[Rows from an object dataset]
□ □ □ □
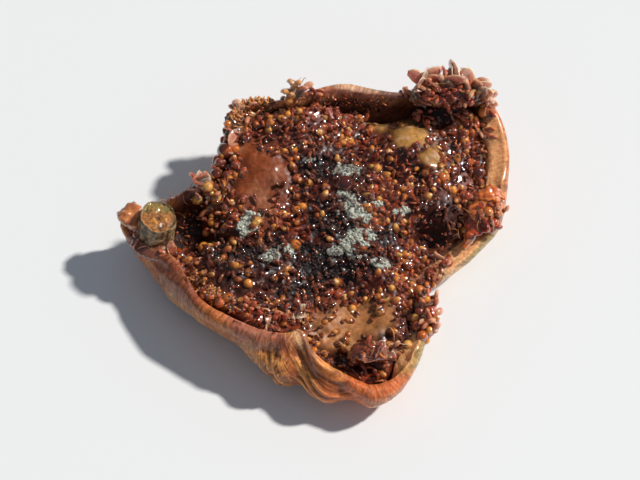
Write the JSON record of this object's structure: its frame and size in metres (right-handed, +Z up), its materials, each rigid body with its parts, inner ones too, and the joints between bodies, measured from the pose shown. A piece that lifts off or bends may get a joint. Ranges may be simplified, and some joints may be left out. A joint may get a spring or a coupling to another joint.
{
  "type": "fresh fig",
  "caption": "Ripe fig torn open and lying on its skin, an irregular bowl of rind lined with seedy pulp, with a short cut stalk at one end.",
  "frame": {"origin": "bottom centre of the bounding box, on the surface that the fig lies on", "axes": "+Z up, out of the opened flesh; +X from the stalk end to the torn far end, the longest extent"},
  "size_m": [0.0576, 0.0504, 0.0159],
  "materials": {
    "rind": "moist, ribbed, half translucent fruit skin and fleshy wall",
    "pulp": "wet and juicy",
    "stalk": "rough bark and a cut face"
  },
  "bodies": {
    "root": {"rind": "rind", "pulp": "pulp", "stalk": "stalk"}
  },
  "joints": []
}
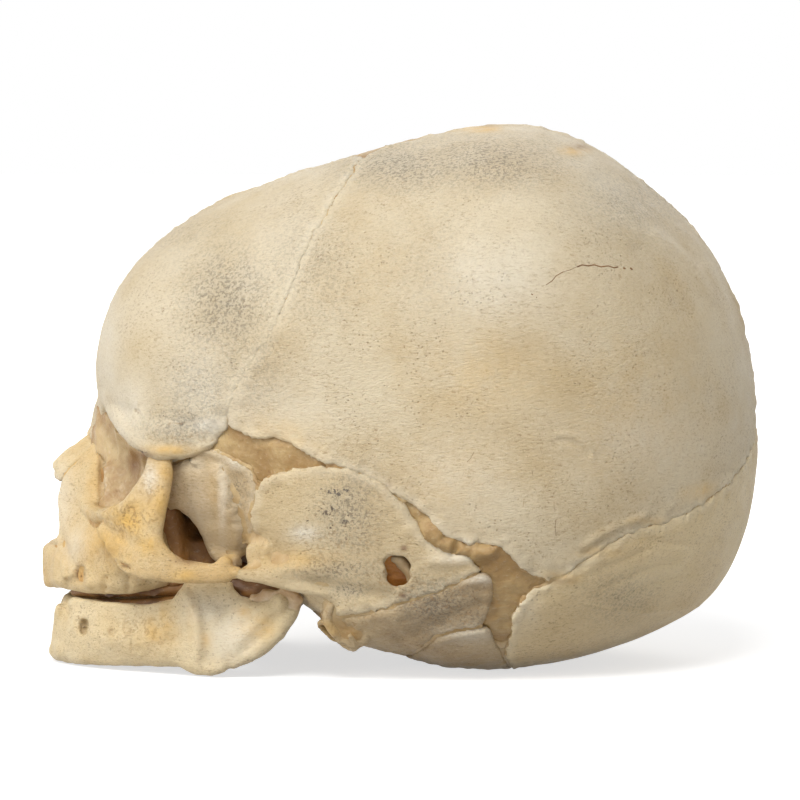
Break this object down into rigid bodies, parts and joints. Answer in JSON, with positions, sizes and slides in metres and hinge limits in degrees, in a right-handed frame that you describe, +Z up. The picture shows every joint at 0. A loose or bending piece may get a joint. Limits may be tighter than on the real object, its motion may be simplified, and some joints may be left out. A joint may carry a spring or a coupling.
{
  "type": "fetal skull",
  "caption": "Fetal skull of separate bone plates parted by open sutures and fontanelle membranes, with delicate facial bones and a lower jaw that swings on its condyles.",
  "frame": {"origin": "bottom centre of the bounding box, on the plane that the skull rests on", "axes": "+X towards the back of the head (the face looks to -X), +Y towards the skull's right side, +Z up to the crown"},
  "size_m": [0.1214, 0.0928, 0.091],
  "materials": {
    "vault_bone": "dry ivory bone",
    "face_bone": "dry yellowish bone",
    "base_bone": "dry greyish porous bone",
    "membrane": "dried brown membrane",
    "cartilage": "dried translucent cartilage"
  },
  "bodies": {
    "cranium": {"frontal_left": "vault_bone", "frontal_right": "vault_bone", "parietal_left": "vault_bone", "parietal_right": "vault_bone", "temporal_squama_left": "vault_bone", "temporal_squama_right": "vault_bone", "sphenoid_wing_left": "vault_bone", "sphenoid_wing_right": "vault_bone", "occipital_squama": "vault_bone", "petrous_left": "base_bone", "petrous_right": "base_bone", "exoccipital_left": "base_bone", "exoccipital_right": "base_bone", "tympanic_ring_left": "base_bone", "tympanic_ring_right": "base_bone", "basioccipital": "base_bone", "sphenoid_body": "base_bone", "nasal_left": "face_bone", "nasal_right": "face_bone", "maxilla_left": "face_bone", "maxilla_right": "face_bone", "zygomatic_left": "face_bone", "zygomatic_right": "face_bone", "lacrimal_left": "face_bone", "lacrimal_right": "face_bone", "palatine_left": "face_bone", "palatine_right": "face_bone", "concha_left": "face_bone", "concha_right": "face_bone", "ethmoid": "face_bone", "vomer": "face_bone", "sphenoid_fontanelle_left": "membrane", "sphenoid_fontanelle_right": "membrane", "mastoid_fontanelle_left": "membrane", "mastoid_fontanelle_right": "membrane", "anterior_fontanelle": "membrane", "posterior_fontanelle": "membrane"},
    "mandible": {"mandible_left": "face_bone", "mandible_right": "face_bone", "symphysis_cartilage": "cartilage"}
  },
  "joints": [
    {"name": "jaw_hinge", "type": "hinge", "parent": "cranium", "child": "mandible", "pos_m": [-0.01805, 0, 0.01301], "axis": [0, -1, 0], "range_deg": [0, 25]}
  ]
}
□ □ □ □
Goal:
Go through the entries and repeat each one exactly.

Task solution:
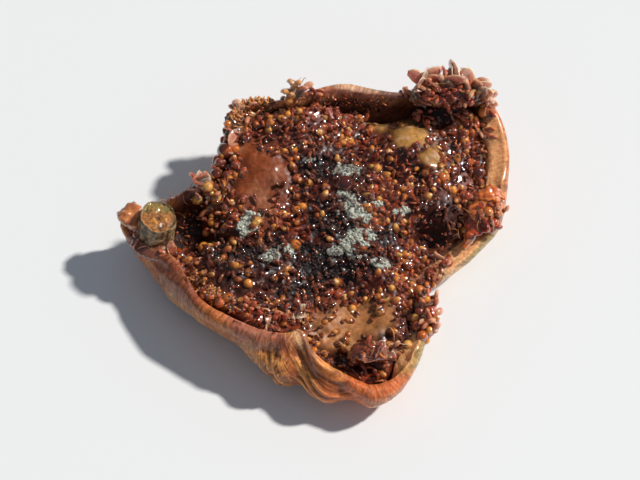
Write the JSON record of this object's structure: its frame and size in metres (right-handed, +Z up), its materials, each rigid body with its parts, inner ones too, and the joints between bodies, measured from the pose shown. A piece that lifts off or bends may get a joint. Ranges may be simplified, and some joints may be left out. A joint may get a spring or a coupling to another joint.
{
  "type": "fresh fig",
  "caption": "Ripe fig torn open and lying on its skin, an irregular bowl of rind lined with seedy pulp, with a short cut stalk at one end.",
  "frame": {"origin": "bottom centre of the bounding box, on the surface that the fig lies on", "axes": "+Z up, out of the opened flesh; +X from the stalk end to the torn far end, the longest extent"},
  "size_m": [0.0576, 0.0504, 0.0159],
  "materials": {
    "rind": "moist, ribbed, half translucent fruit skin and fleshy wall",
    "pulp": "wet and juicy",
    "stalk": "rough bark and a cut face"
  },
  "bodies": {
    "root": {"rind": "rind", "pulp": "pulp", "stalk": "stalk"}
  },
  "joints": []
}
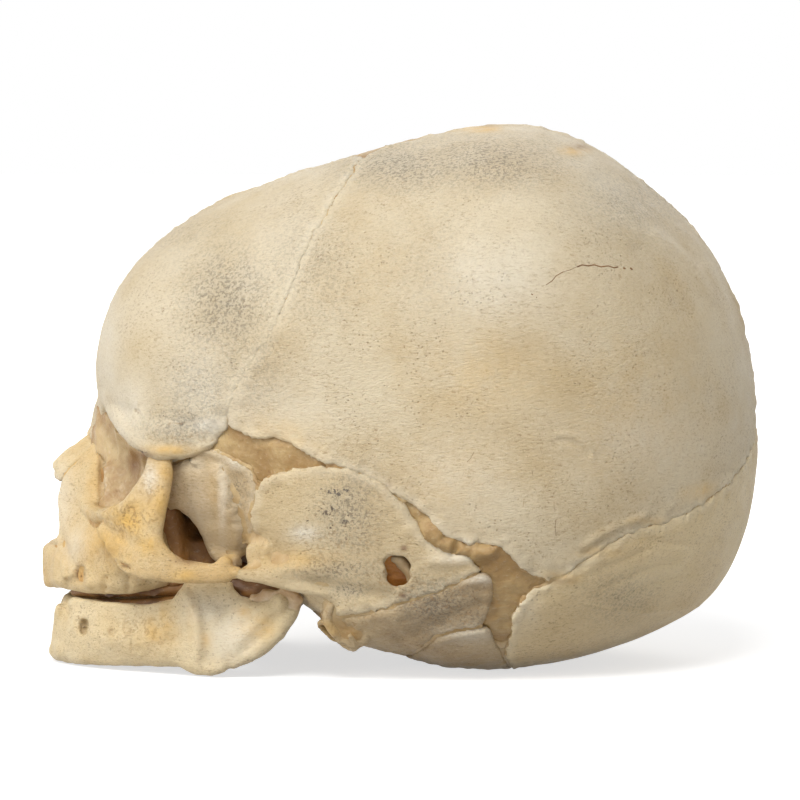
Break this object down into rigid bodies, parts and joints. Answer in JSON, with positions, sizes and slides in metres and hinge limits in degrees, in a right-handed frame that you describe, +Z up. The picture shows every joint at 0. A loose or bending piece may get a joint. Limits may be tighter than on the real object, its motion may be simplified, and some joints may be left out. A joint may carry a spring or a coupling.
{
  "type": "fetal skull",
  "caption": "Fetal skull of separate bone plates parted by open sutures and fontanelle membranes, with delicate facial bones and a lower jaw that swings on its condyles.",
  "frame": {"origin": "bottom centre of the bounding box, on the plane that the skull rests on", "axes": "+X towards the back of the head (the face looks to -X), +Y towards the skull's right side, +Z up to the crown"},
  "size_m": [0.1214, 0.0928, 0.091],
  "materials": {
    "vault_bone": "dry ivory bone",
    "face_bone": "dry yellowish bone",
    "base_bone": "dry greyish porous bone",
    "membrane": "dried brown membrane",
    "cartilage": "dried translucent cartilage"
  },
  "bodies": {
    "cranium": {"frontal_left": "vault_bone", "frontal_right": "vault_bone", "parietal_left": "vault_bone", "parietal_right": "vault_bone", "temporal_squama_left": "vault_bone", "temporal_squama_right": "vault_bone", "sphenoid_wing_left": "vault_bone", "sphenoid_wing_right": "vault_bone", "occipital_squama": "vault_bone", "petrous_left": "base_bone", "petrous_right": "base_bone", "exoccipital_left": "base_bone", "exoccipital_right": "base_bone", "tympanic_ring_left": "base_bone", "tympanic_ring_right": "base_bone", "basioccipital": "base_bone", "sphenoid_body": "base_bone", "nasal_left": "face_bone", "nasal_right": "face_bone", "maxilla_left": "face_bone", "maxilla_right": "face_bone", "zygomatic_left": "face_bone", "zygomatic_right": "face_bone", "lacrimal_left": "face_bone", "lacrimal_right": "face_bone", "palatine_left": "face_bone", "palatine_right": "face_bone", "concha_left": "face_bone", "concha_right": "face_bone", "ethmoid": "face_bone", "vomer": "face_bone", "sphenoid_fontanelle_left": "membrane", "sphenoid_fontanelle_right": "membrane", "mastoid_fontanelle_left": "membrane", "mastoid_fontanelle_right": "membrane", "anterior_fontanelle": "membrane", "posterior_fontanelle": "membrane"},
    "mandible": {"mandible_left": "face_bone", "mandible_right": "face_bone", "symphysis_cartilage": "cartilage"}
  },
  "joints": [
    {"name": "jaw_hinge", "type": "hinge", "parent": "cranium", "child": "mandible", "pos_m": [-0.01805, 0, 0.01301], "axis": [0, -1, 0], "range_deg": [0, 25]}
  ]
}